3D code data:
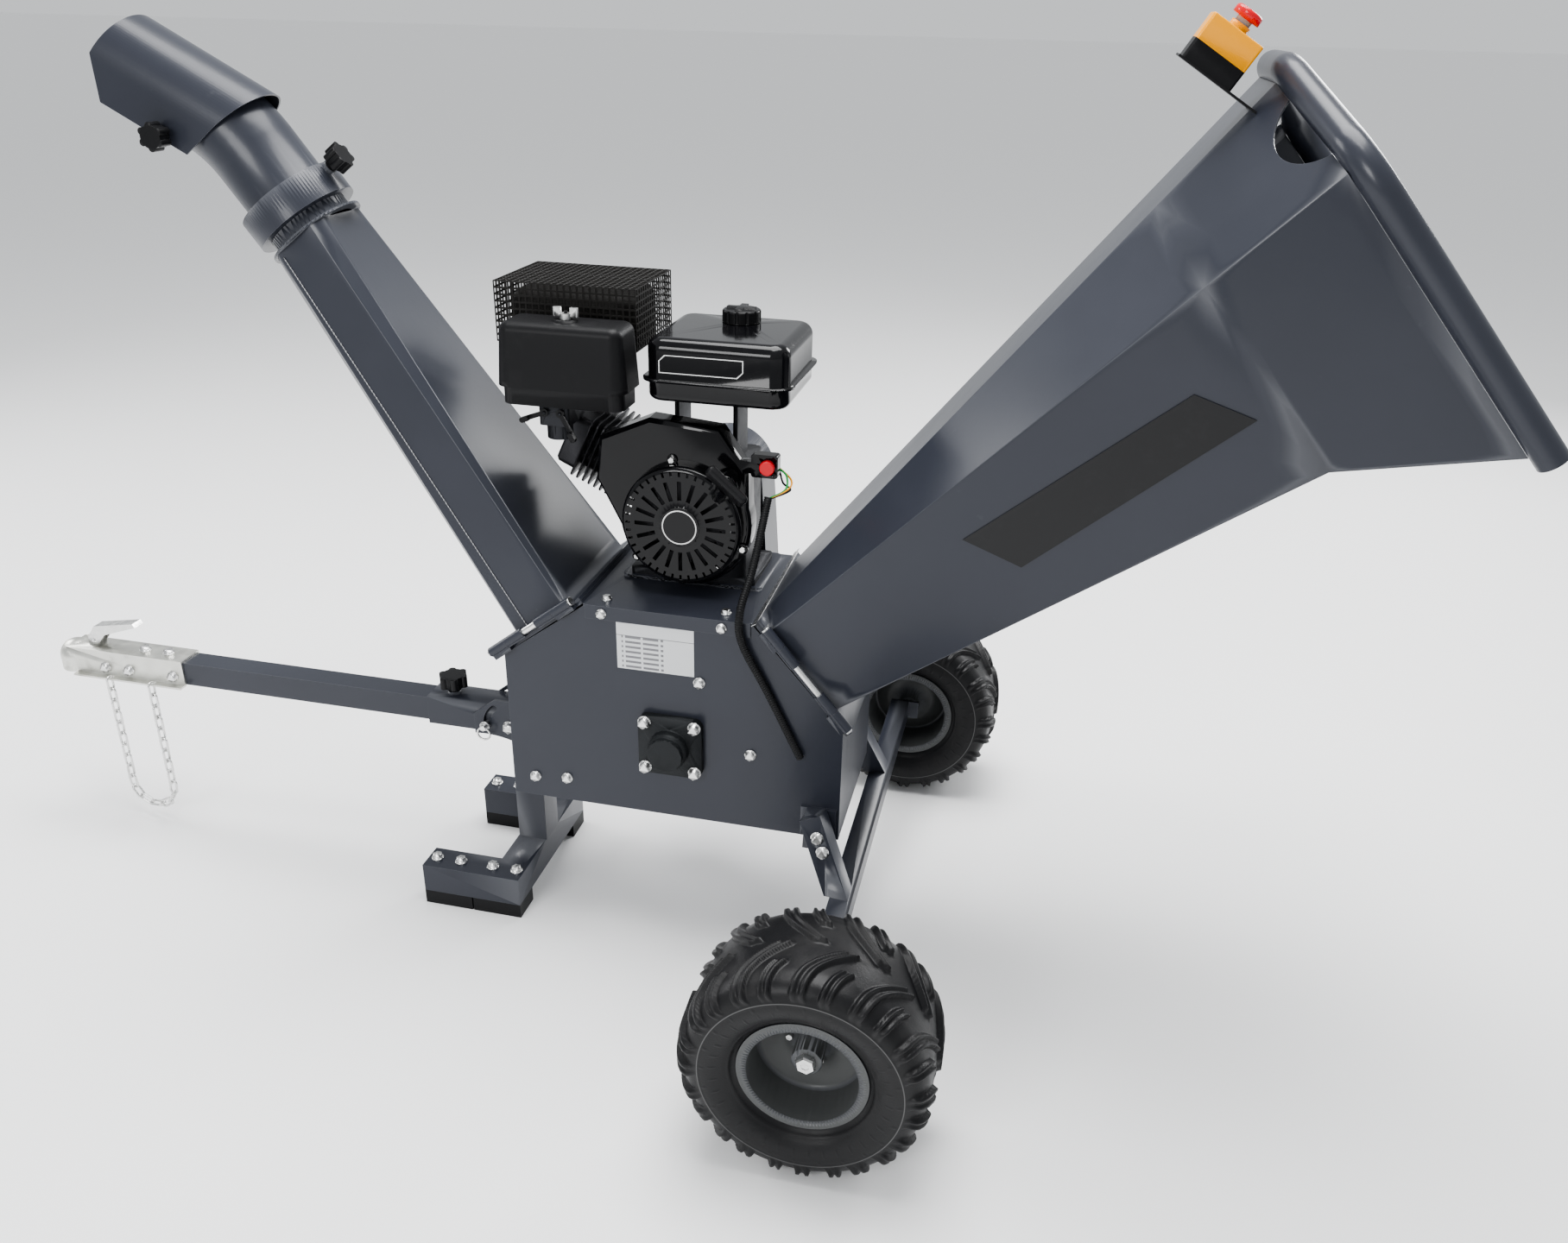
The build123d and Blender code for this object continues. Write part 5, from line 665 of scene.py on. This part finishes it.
band = [slope_point(down, hopper_side_y(out), out)
        for down, out in ((0.0632, 0.3928), (0.1477, 0.4419), (0.1294, 0.8375), (0.0537, 0.7901))]
plate_on("hopper_band", band, 0.0006, decal_black, "hopper")

PLATE_PALE, PLATE_INK = (0.62, 0.63, 0.64), (0.06, 0.06, 0.07)
LINES_PER_M, WORDS_PER_M = 105.0, 31.0
printed = Finish("printed_plate", PLATE_PALE, 0.35, coat=0.3)
row = printed.along((0, 0, 1), 0.0)
column = printed.along((1, 0, 0), 0.0)
bars = (row * LINES_PER_M).math("FRACT").above(0.55)
short = (column * WORDS_PER_M).math("FRACT").above(0.12)
left_part = (ROTOR_X - 0.012 - column).above(0.0) * column.above(ROTOR_X - 0.088)
head = (row - 0.648).above(0.0)
inked = bars * short * left_part * (1 - head)
rule = (row - 0.6475).above(0.0) * (0.6487 - row).above(0.0)
printed.set("Base Color", printed.mix(inked * 0.8 + rule * 0.8, PLATE_PALE, PLATE_INK))
printed.set("Roughness", 0.32 + printed.noise(40.0, 4.0) * 0.12)
NEAR_FACE, PLATE_LOW, PLATE_HIGH = -0.154, 0.583, 0.672
PLATE_LEFT, PLATE_RIGHT = ROTOR_X - 0.097, ROTOR_X + 0.043
plate_on("rating_plate", [(PLATE_LEFT, NEAR_FACE, PLATE_LOW), (PLATE_RIGHT, NEAR_FACE, PLATE_LOW),
                          (PLATE_RIGHT, NEAR_FACE, PLATE_HIGH), (PLATE_LEFT, NEAR_FACE, PLATE_HIGH)],
         0.0008, printed, "root")

# %% [markdown]
# Small round things tell the eye how a machine is held together: bolt heads on the starter's
# lugs, a nut on each axle end, three bolts in each wheel. One helper makes them all: a prism
# with a chamfered top, its rings carried along an axis, closed to a point at the crown.
# %% Bolt heads and nuts
def bolt_head(name, centre, axis, radius, height, finish, body, sides=6):
    """Rings at (share of radius, share of height): straight sides, then a chamfer, then the crown."""
    axis = np.array(axis, float) / np.linalg.norm(axis)
    side = np.cross(axis, (0.3, 0.2, 0.9))
    side /= np.linalg.norm(side)
    other = np.cross(axis, side)
    rings = np.array([(0.0, 0.0), (1.0, 0.0), (1.0, 0.72), (0.86, 1.0),
                      (0.42, 1.0), (0.40, 0.92), (0.0, 0.92)])
    turn = np.linspace(0, 2 * np.pi, sides, endpoint=False)
    ring = side * np.cos(turn)[:, None] + other * np.sin(turn)[:, None]
    points = (np.array(centre, float) + rings[:, :1, None] * radius * ring[None]
              + rings[:, 1:, None] * height * axis)
    return grid_piece(name, points, finish, body, close_v=True, smooth=False)


CRANK = (ROTOR_X, 0.833)                 # x and z of the crankshaft
LUG_CIRCLE_R, LUG_FACE_Y = 0.112, -0.0661
for number, degrees in enumerate((100, 220, 340)):
    spot = (CRANK[0] + LUG_CIRCLE_R * math.cos(math.radians(degrees)), LUG_FACE_Y,
            CRANK[1] + LUG_CIRCLE_R * math.sin(math.radians(degrees)))
    bolt_head(f"starter_bolt_{number}", spot, (0, -1, 0), 0.0058, 0.0045, zinc, "root")
HUB_END_Y, DISH_FACE_Y, WHEEL_BOLT_R = 0.6025, 0.5571, 0.036
for side, word in ((-1, "near"), (1, "far")):
    bolt_head("axle_nut_" + word, (AXLE.x, side * HUB_END_Y, AXLE.z), (0, side, 0), 0.0165, 0.011,
              zinc, "root")
    for number in range(3):
        around = math.radians(120 * number + 35)
        spot = (AXLE.x + WHEEL_BOLT_R * math.sin(around), side * DISH_FACE_Y,
                AXLE.z + WHEEL_BOLT_R * math.cos(around))
        bolt_head(f"wheel_bolt_{word}_{number}", spot, (0, side, 0), 0.0062, 0.0065, zinc, "wheel_" + word)

# %% [markdown]
# The starter's hub carries a bright ring, and the tank a bright outline, with nothing inside.
# Both are flat rings of quads that stand a fraction of a millimetre proud.
# %% Badge ring and tank frame
BADGE_Y = -0.0912


def flat_ring(name, outer, inner, out, finish, body):
    """Quads between two closed outlines, and the same outlines raised by out, as one band."""
    rows = np.stack([inner, inner + out, outer + out, outer])
    return grid_piece(name, rows, finish, body, close_u=True, close_v=True, smooth=False)


turn = np.linspace(0, 2 * np.pi, 64, endpoint=False)
circle = np.stack([np.cos(turn), np.zeros(64), np.sin(turn)], -1)
badge_centre = np.array((CRANK[0], BADGE_Y, CRANK[1]))
flat_ring("badge_ring", badge_centre + circle * 0.0308, badge_centre + circle * 0.0288,
          np.array((0, -0.0005, 0)), zinc, "root")
tank_points = np.array([v.co for v in nodes["fuel_tank"].data.vertices])
upper = tank_points[(tank_points[:, 2] > 1.096) & (tank_points[:, 2] < 1.13)]
tank_face = (upper if len(upper) else tank_points)[:, 1].min() - 0.0002
frame_shape = np.array([(-0.034, 1.095), (0.098, 1.095), (0.108, 1.105),
                        (0.108, 1.125), (-0.024, 1.125), (-0.034, 1.115)])
middle = frame_shape.mean(0)
outer = np.insert(frame_shape + (ROTOR_X, 0), 1, tank_face, axis=1)
inner = np.insert((frame_shape - middle) * (0.975, 0.90) + middle + (ROTOR_X, 0), 1, tank_face, axis=1)
flat_ring("tank_frame", outer, inner, np.array((0, -0.0006, 0)), zinc, "root")
print("tank face at", round(float(tank_face), 4), "from", len(upper), "points")

# %% [markdown]
# The hopper and the housing meet on two thick flanges whose upper ends are left bare.
# Each end is a narrow strip that runs across the machine; its place is read off the CAD mesh.
# %% Bare flange ends
def bare_end(name, node, body, low_out, high_out):
    """Strip over the upper end of a flange that lies between two distances out from the slope."""
    points = np.array([v.co for v in nodes[node].data.vertices]) - np.array(SLOPE_TOP)
    out = points @ np.array(SLOPE_OUT)
    band = points[(out > low_out - 0.0005) & (out < high_out + 0.0005) & (points[:, 0] > -0.03)]
    top = (band @ np.array(SLOPE)).min()
    reach = np.abs(band[:, 1]).max() - 0.001
    corners = [slope_point(top, y, o) for y, o in ((-reach, low_out), (-reach, high_out),
                                                   (reach, high_out), (reach, low_out))]
    plate_on(name, corners, 0.0006, zinc, body)
    print(name, "at", round(float(top), 4), "half width", round(float(reach), 3))


bare_end("hopper_flange_end", "hopper_shell", "hopper", 0.0068, 0.0122)
bare_end("housing_flange_end", "housing_shell", "root", 0.0003, 0.0057)

# %% [markdown]
# The chute is two folded halves joined by a weld down each side. A weld is a row of small
# overlapping scallops, so the bead is a tube whose radius ripples along its length.
# %% Weld beads on the chute
CHUTE_FOOT = Vector((ROTOR_X - 0.156, 0, 0.7))
CHUTE_DOWN, CHUTE_OUT = Vector((-0.7932, 0, -0.609)), Vector((-0.609, 0, 0.7932))


def chute_point(down, y, out):
    """Point in the chute's frame: down the slope, across, and out along the duct, in metres."""
    return np.array(CHUTE_FOOT + CHUTE_DOWN * down + CHUTE_OUT * out) + (0, y, 0)


bead_paint = plated("weld_bead", (0.34, 0.34, 0.35), 0.35, 0.5)
for side, word in ((-1, "near"), (1, "far")):
    share = np.linspace(0, 1, 420)[:, None]
    first = chute_point(0.126, side * 0.1452, 0.018)
    last = chute_point(0.096, side * 0.0765, 0.752)
    seam = first + (last - first) * share
    ripple = 0.0011 + 0.0004 * np.sin(share[:, 0] * 2 * np.pi * 105)
    tube_along("chute_weld_" + word, seam, ripple, bead_paint, "chute", sides=8)

# %% [markdown]
# Three thin wires run from the engine's stop switch into the ribbed sleeve, held at both ends.
# %% Switch wires
green_wire = moulded("green_wire", (0.02, 0.28, 0.06), 0.35, 300.0, 0.0001)
amber_wire = moulded("amber_wire", (0.75, 0.32, 0.02), 0.35, 300.0, 0.0001)
SWITCH = np.array((ROTOR_X + 0.146, -0.04, 0.945))
SLEEVE_TOP = np.array((ROTOR_X + 0.156, -0.094, 0.905))
for number, (finish, bow) in enumerate(((green_wire, 0.030), (amber_wire, 0.038), (knob_black, 0.024))):
    way = np.array([SWITCH + (0.012, 0.004 * number, -0.006),
                    SWITCH + (bow, -0.01, -0.016 - 0.006 * number),
                    SLEEVE_TOP + (0.026 + 0.004 * number, 0.01, 0.012),
                    SLEEVE_TOP + (0.001 * number, 0.003, -0.004)])
    tube_along(f"switch_wire_{number}", through(way, 24), 0.0018, finish, "root", sides=8)
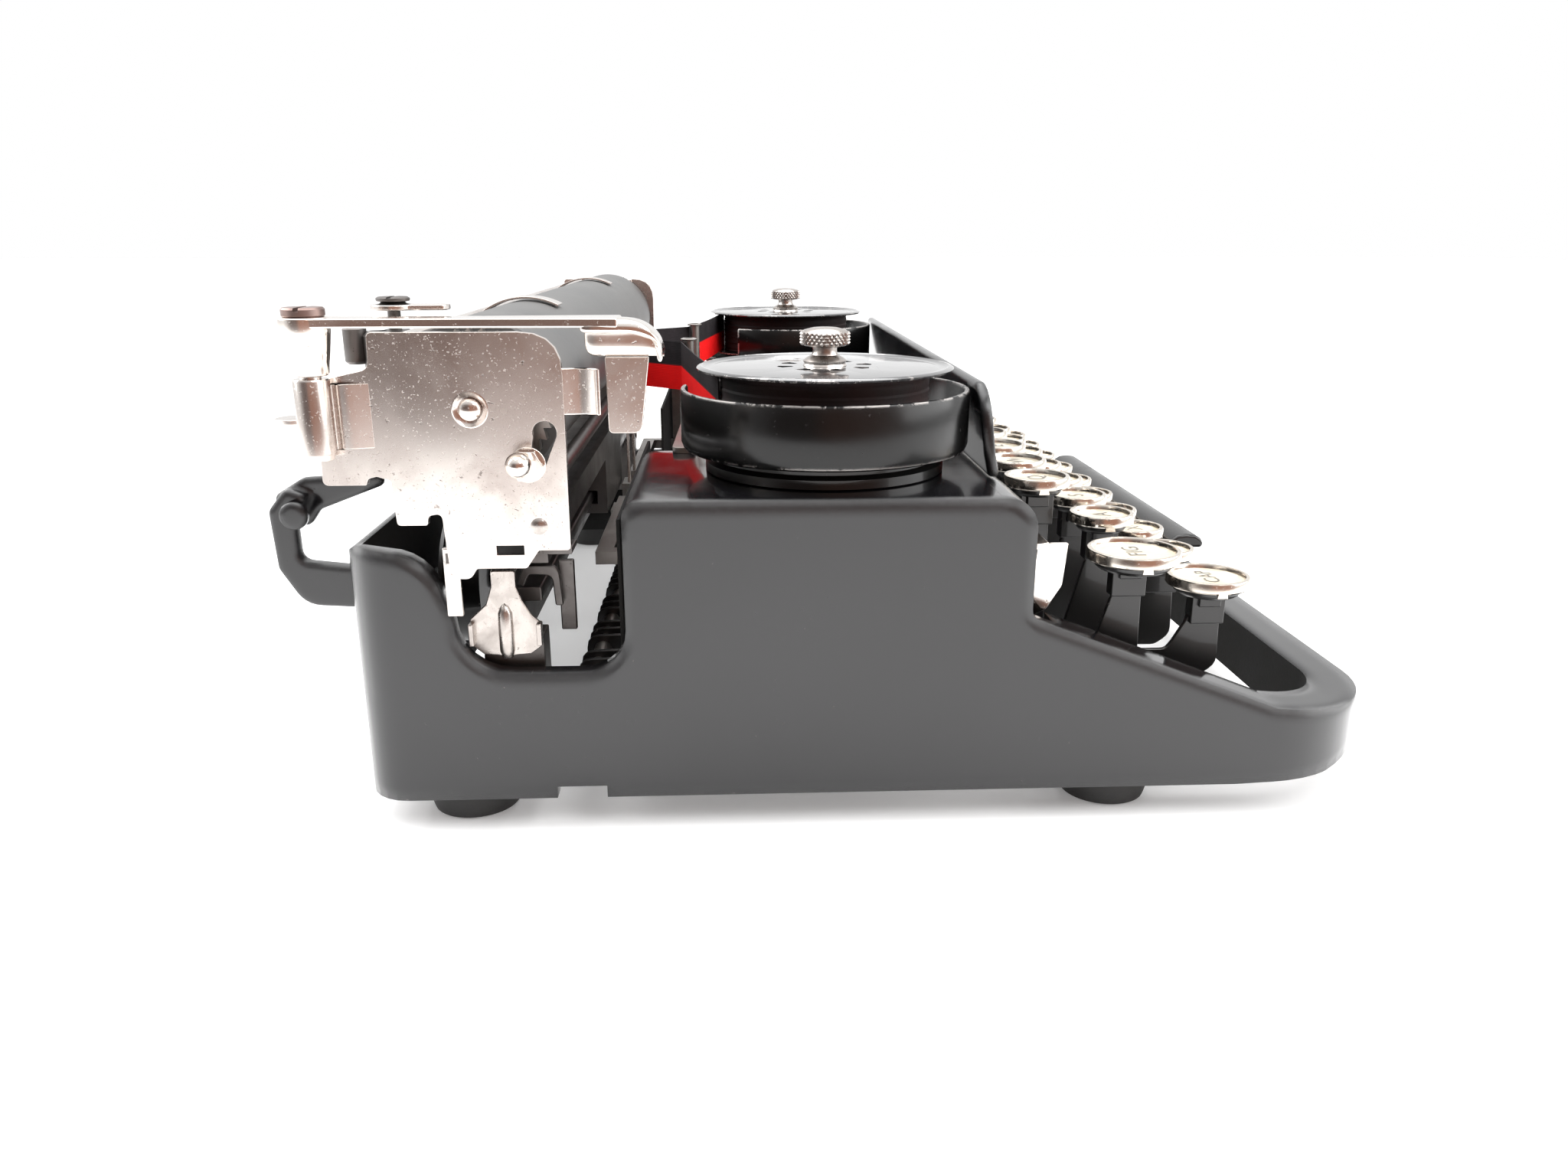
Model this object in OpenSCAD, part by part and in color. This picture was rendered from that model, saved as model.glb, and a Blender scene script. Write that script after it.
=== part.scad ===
// Small three-bank portable typewriter, in millimetres.
// X runs to the right of the typist, Y to the rear, Z up from the table.

/* [Body] */
// Width of the cast body
body_w = 248; // [236:1:300]
// Depth of the cast body, nose to rear wall
body_d = 212; // [204:1:260]
// Height of the body's lower edge above the table
base_z = 7; // [5:0.5:9]
// Height of the side ledges above the table
ledge_z = 68; // [66:0.5:72]
// Thickness of the cast walls
wall = 4; // [3:0.5:5]
// Width of the bar that loops round the keyboard
loop_w = 10; // [8:0.5:12]
// Plan radius of the two nose corners
nose_r = 26; // [22:1:32]
// Diameter of the rubber feet
foot_d = 20; // [16:1:24]

/* [Keyboard] */
// Spacing of the keys along a row
key_pitch = 19.8; // [19:0.1:21]
// Outer diameter of a character key's ring
key_d = 14.2; // [13:0.1:14.6]
// Outer diameter of the two shift keys' rings
shift_d = [19, 17.4];
// Height of a key's ring
ring_h = 2.4; // [2:0.1:3]
// Height of the top face of the front row of keys
front_row_z = 47.5; // [46:0.5:50]
// Rise from one row of keys to the next
row_rise = 9.5; // [9:0.5:10]
// Distance from one row of keys to the next
row_pitch = 16.5; // [16:0.1:18]
// Thickness of the key levers
lever_t = 1.2; // [1:0.1:1.6]
// Diameter of the rod that the key levers turn on
key_rod_d = 4; // [3:0.5:5]
// Length of the space bar
space_l = 112; // [90:1:120]

/* [Carriage] */
// Diameter of the rubber platen
platen_d = 31; // [28:0.5:32]
// Distance between the inner faces of the carriage's end plates
carriage_w = 252; // [250:1:300]
// Height of the platen's axis above the table
platen_z = 86; // [84:0.5:90]
// Thickness of the end plates
plate_t = 1.6; // [1.2:0.1:2.4]
// Diameter of the platen knob
knob_d = 28; // [22:1:34]
// Length of the return lever from its pivot to its front end
return_l = 61.8; // [56:0.2:66]

/* [Ribbon] */
// Diameter of the spool flanges
spool_d = 54; // [44:1:56]
// Diameter of the ribbon wound on a spool
pack_d = 44; // [30:1:46]
// Width of the ribbon
ribbon_w = 12.6; // [10:0.1:13]
// Outer diameter of the spool cups
cup_d = 61; // [59:1:64]
// Wall of the spool cups
cup_t = 1.2; // [1:0.1:2]

/* [Hidden] */
$fn = 48;
gap = 0.4;          // room between pieces that move past each other
run = 0.05;         // radial play of a shaft in its bore
x_max = body_w / 2;
rear_y = body_d / 2;
nose_y = -rear_y;
ledge_front_y = nose_y + 78.7;
well_y = rear_y - 53.7;          // front wall of the carriage cut-outs
rear_wall_z = ledge_z - 8.5;
shelf_t = 3.5;
notch_w = 10;
notch_h = 2.5;

platen_y = rear_y - 28;
platen_r = platen_d / 2;
plate_x = carriage_w / 2;
plate_out = plate_x + plate_t;
platen_l = carriage_w - 6;
axle_r = 3;
travel = 85;                     // carriage travel each way

lever_x = -(plate_out + 2.9);    // return lever pivot
lever_y = platen_y + 26.3;
lever_z = platen_z + 14.6;       // underside of the return lever's bar
lever_bar_t = 1.9;
barrel_r = 3.1;

finger_a = 50;                   // angle of the paper finger rod round the platen
table_end_a = finger_a - 12;
finger_y = platen_y + (platen_r + 1.2) * cos(finger_a);
finger_z = platen_z + (platen_r + 1.2) * sin(finger_a);
roller_y = platen_y + 6.2;
roller_z = platen_z - platen_r - 1.9;
release_x = -plate_x + 8;
release_y = platen_y + 14.4;
release_z = platen_z + 16.9;
tab_y = platen_y + 22;
tab_z = platen_z - 3.6;

spool_x = x_max - 33;
spool_y = nose_y + 117.5;
cup_z = ledge_z + 4.5;
post_r = 2.4;
flange_t = 0.8;
lower_flange_z = cup_z + 3;
pack_z = lower_flange_z + flange_t;
upper_flange_z = pack_z + ribbon_w + 0.2;
nut_r = 5.25;
strand_t = 0.4;
guide_x = 26;
guide_y = well_y - 8;
print_y = platen_y - platen_r;   // front of the platen
// the ribbon crosses the cup's wall at this angle on its way to the guide post
guide_v = [spool_x - guide_x, guide_y - spool_y];
slot_a = atan2(guide_v.y, guide_v.x) + acos(pack_d / 2 / norm(guide_v))
    - acos(pack_d / cup_d) + 2.6;

seg_y = print_y + 0.5 - 0.9;     // centre of the type bar fan
bar_root_r = 18;
foot_x = x_max - 13.5;
foot_y = [nose_y + 57.5, rear_y - 19.5];
seg_back = 3;                    // segment ends this far behind the fan's centre
bar_z = 40;
bar_count = 27;
bar_step = 4.6;
bar_t = 0.8;
strike_z = platen_z;
bar_l = sqrt(pow(strike_z - bar_z, 2) + pow(bar_root_r - 2.5, 2));
bar_rise = 22;                   // slope of a resting type bar, degrees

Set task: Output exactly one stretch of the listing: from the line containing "Model this object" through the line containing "foot_d = 20; // [16:1:24]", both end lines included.

Solution to this exercise:
Model this object in OpenSCAD, part by part and in color. This picture was rendered from that model, saved as model.glb, and a Blender scene script. Write that script after it.
=== part.scad ===
// Small three-bank portable typewriter, in millimetres.
// X runs to the right of the typist, Y to the rear, Z up from the table.

/* [Body] */
// Width of the cast body
body_w = 248; // [236:1:300]
// Depth of the cast body, nose to rear wall
body_d = 212; // [204:1:260]
// Height of the body's lower edge above the table
base_z = 7; // [5:0.5:9]
// Height of the side ledges above the table
ledge_z = 68; // [66:0.5:72]
// Thickness of the cast walls
wall = 4; // [3:0.5:5]
// Width of the bar that loops round the keyboard
loop_w = 10; // [8:0.5:12]
// Plan radius of the two nose corners
nose_r = 26; // [22:1:32]
// Diameter of the rubber feet
foot_d = 20; // [16:1:24]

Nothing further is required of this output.